Ştefan Guga points out that in the last years not only did salaries go higher in Romania, but also in parallel certain fiscal measures have been taken so that the labour expenditures don`t grow. An example in this regard is the case with the social security contributions transfer from the employers to the employees. As of 1 January 2018 employees will pay the greater part of social security contributions in Romania. That is why even though the minimal salary was raised to 1900 lei (around 400 euro) and income tax was lowered. Some categories of employees will be paid lower net salaries, while others will receive a symbolical rise in income. As our northern neighbours’ economy marks great economic growth, many people say that the Romanian employee has become a gradual slave of capital.
If anybody is looking for alternatives to the current economic model of social dumping in Romania what could they be? The switch to a developmental policy is often formulated as an alternative. It means that the economy must be transformed structurally so that it starts to produce goods and services with a high added value, and thus bring greater income to the state budget and a more equal distribution of income between capital and labour. According to Guga this vision includes also ”functioning public services accesible to more people… but it remains to be seen to what extent is this scenario viable from a political point of view in today`s context”. Such a development would mean other balances between the economic and political subjects in the country and beyond it. According to Guga this is utopian for the time being.

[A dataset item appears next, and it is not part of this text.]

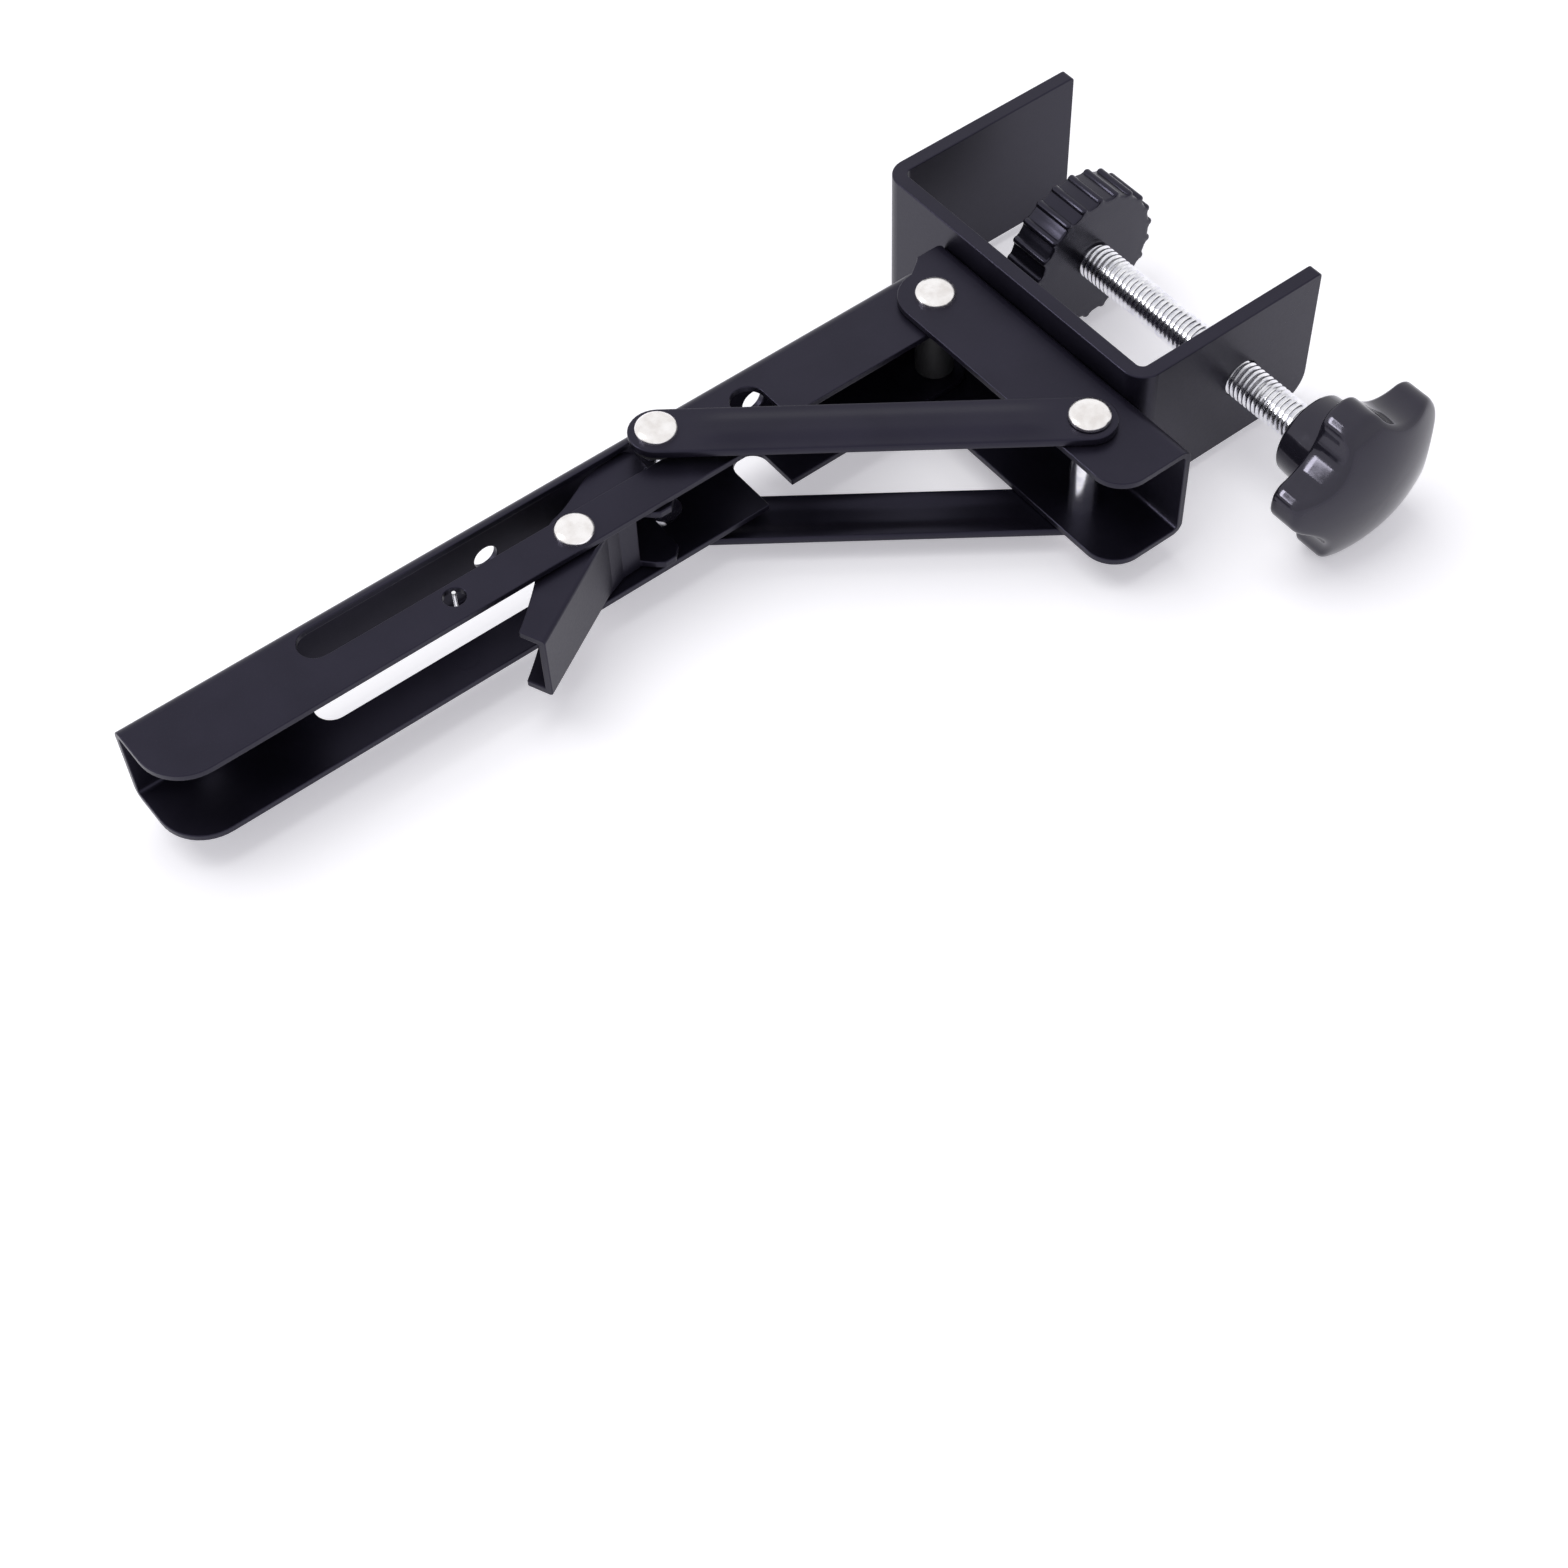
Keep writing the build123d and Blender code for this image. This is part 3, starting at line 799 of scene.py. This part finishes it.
def soften(part, width):
    """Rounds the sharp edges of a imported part, so that they catch a line of light."""
    weld = part.modifiers.new("weld", "WELD")
    weld.merge_threshold = 1e-6
    flats = part.modifiers.new("flats", "DECIMATE")
    flats.decimate_type = "DISSOLVE"
    flats.angle_limit = radians(0.5)
    edges = part.modifiers.new("edges", "BEVEL")
    edges.width = width * MM
    edges.segments = 3
    edges.limit_method = "ANGLE"
    edges.angle_limit = radians(40)
    edges.use_clamp_overlap = False
    sheen = part.modifiers.new("sheen", "WEIGHTED_NORMAL")
    sheen.keep_sharp = True


slots = {part["node"]: part["material_slot"] for part in frame["record"]["subparts"]}
for name, part in nodes.items():
    if part.hide_render:
        continue
    part.data.materials.clear()
    part.data.materials.append(finishes[slots[name]])
    if name in EDGE_WIDTHS:
        soften(part, EDGE_WIDTHS[name])


# Studio: floor, soft boxes, world and camera


def floor():
    """The pale floor, its face up towards the near side of the bracket."""
    bm = bmesh.new()
    corners = [(-1, -1), (1, -1), (1, 1), (-1, 1)]
    points = [(x * FLOOR_REACH, FLOOR_Y, z * FLOOR_REACH) for x, z in corners]
    face = bm.faces.new([bm.verts.new(point) for point in points])
    bm.normal_update()
    if face.normal.y > 0:
        face.normal_flip()
    mesh = bpy.data.meshes.new("floor")
    bm.to_mesh(mesh)
    bm.free()
    mesh.materials.append(studio_floor())
    link(mesh, "floor")


def soft_box(name, direction, distance, width, height, power):
    """A soft box that looks at the middle of the bracket from the direction given."""
    lamp = bpy.data.lights.new(name, "AREA")
    lamp.shape = "RECTANGLE"
    lamp.size = width
    lamp.size_y = height
    lamp.energy = power
    box = bpy.data.objects.new(name, lamp)
    away = Vector(direction).normalized()
    box.location = MIDDLE + away * distance
    box.rotation_euler = away.to_track_quat("Z", "Y").to_euler()
    bpy.context.scene.collection.objects.link(box)
    return box


def studio_world():
    """White where it is seen, and dimmer as a light on the bracket."""
    world = bpy.data.worlds.new("studio")
    bpy.context.scene.world = world
    sky = Shader(world)
    colour = sky.mix(seen_rays(sky), rgb(0.47, 0.47, 0.49), rgb(1, 1, 1))
    air = sky.node("ShaderNodeBackground", {}, {"Color": colour, "Strength": 1.0})
    sky.node("ShaderNodeOutputWorld", {}, {"Surface": air})


def studio_camera():
    """The camera, which looks at the bracket from the angle of the photograph."""
    view = bpy.data.cameras.new("camera")
    view.lens = LENS
    view.sensor_width = 36.0
    view.clip_start = 0.01
    camera = bpy.data.objects.new("camera", view)
    bpy.context.scene.collection.objects.link(camera)
    turn = Matrix((CAMERA_RIGHT, CAMERA_UP, CAMERA_BACK)).transposed()
    camera.matrix_world = Matrix.Translation(CAMERA_PLACE) @ turn.to_4x4()
    bpy.context.scene.camera = camera


floor()
overhead = soft_box(
    "overhead", direction=(-0.15, -0.95, 0.22), distance=1.6, width=1.3, height=1.3, power=14.0
)
overhead.visible_glossy = False
side = soft_box(
    "side", direction=(-0.714, -0.523, 0.47), distance=1.1, width=0.68, height=0.13, power=4.4
)
side.visible_diffuse = False
studio_world()
studio_camera()
bpy.context.scene.view_settings.view_transform = "Standard"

Surprisingly or not the Romanian economic model doesn’t differ a lot from the Bulgarian one. What is taking place in Romania has been used for years with political goals in Bulgarian social life. Knowing the Romanian context and the authentic Romanian opinions could help us understand better our own politico-economic realities. It could turn out that the desire to move to a “more Romanian” model, could lead to a “more Bulgarian” one.